_Your instructions:_
Please determine how many lines of the material include the word "frame", and respond with nothing but that number.

_Dataset:_
▽

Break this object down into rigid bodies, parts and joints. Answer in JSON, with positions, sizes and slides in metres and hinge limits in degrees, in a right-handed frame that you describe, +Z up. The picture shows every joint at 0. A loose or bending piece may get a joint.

△
▽

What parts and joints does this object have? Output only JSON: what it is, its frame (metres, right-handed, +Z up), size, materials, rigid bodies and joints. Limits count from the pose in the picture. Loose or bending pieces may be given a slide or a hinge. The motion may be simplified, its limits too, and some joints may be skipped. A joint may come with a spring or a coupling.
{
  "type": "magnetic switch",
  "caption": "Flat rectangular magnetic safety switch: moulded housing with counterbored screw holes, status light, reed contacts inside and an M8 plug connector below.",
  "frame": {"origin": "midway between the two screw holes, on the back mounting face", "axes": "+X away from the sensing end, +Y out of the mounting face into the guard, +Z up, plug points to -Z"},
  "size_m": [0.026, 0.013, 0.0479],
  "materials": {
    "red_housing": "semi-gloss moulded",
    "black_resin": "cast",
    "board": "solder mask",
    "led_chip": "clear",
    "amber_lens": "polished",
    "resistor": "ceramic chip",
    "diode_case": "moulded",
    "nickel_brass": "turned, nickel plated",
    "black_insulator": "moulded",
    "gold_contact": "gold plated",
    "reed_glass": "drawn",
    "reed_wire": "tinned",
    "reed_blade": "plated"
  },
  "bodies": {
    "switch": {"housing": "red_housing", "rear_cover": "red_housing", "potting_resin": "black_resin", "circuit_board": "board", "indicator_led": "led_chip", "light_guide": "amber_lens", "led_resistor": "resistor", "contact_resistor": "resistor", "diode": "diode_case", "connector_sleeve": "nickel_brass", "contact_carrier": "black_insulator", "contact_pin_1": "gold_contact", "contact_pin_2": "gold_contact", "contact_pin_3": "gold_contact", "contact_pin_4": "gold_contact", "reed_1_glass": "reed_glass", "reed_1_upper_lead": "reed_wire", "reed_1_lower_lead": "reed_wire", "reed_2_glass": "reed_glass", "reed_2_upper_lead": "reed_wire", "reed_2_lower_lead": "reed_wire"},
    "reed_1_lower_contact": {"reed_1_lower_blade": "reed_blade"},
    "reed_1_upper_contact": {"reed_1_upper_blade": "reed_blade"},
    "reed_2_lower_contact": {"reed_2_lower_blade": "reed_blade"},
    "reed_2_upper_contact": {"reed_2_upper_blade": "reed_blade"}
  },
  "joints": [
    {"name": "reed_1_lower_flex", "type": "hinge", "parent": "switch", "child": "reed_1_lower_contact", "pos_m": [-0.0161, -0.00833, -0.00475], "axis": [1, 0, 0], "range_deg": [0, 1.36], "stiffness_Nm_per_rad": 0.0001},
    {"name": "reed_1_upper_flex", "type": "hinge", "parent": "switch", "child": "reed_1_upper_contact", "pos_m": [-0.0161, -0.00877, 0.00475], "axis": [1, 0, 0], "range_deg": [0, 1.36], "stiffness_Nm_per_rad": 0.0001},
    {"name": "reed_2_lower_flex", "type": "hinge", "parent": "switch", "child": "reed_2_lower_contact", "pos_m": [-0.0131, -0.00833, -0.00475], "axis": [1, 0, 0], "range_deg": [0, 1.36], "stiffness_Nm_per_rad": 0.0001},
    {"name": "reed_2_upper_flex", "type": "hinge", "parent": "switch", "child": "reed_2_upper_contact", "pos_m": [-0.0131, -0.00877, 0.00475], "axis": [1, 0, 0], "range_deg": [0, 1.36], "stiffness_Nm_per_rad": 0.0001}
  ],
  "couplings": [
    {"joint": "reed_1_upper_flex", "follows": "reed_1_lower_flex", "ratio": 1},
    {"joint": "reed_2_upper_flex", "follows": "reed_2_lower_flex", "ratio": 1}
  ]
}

△

_Result of the task:_
3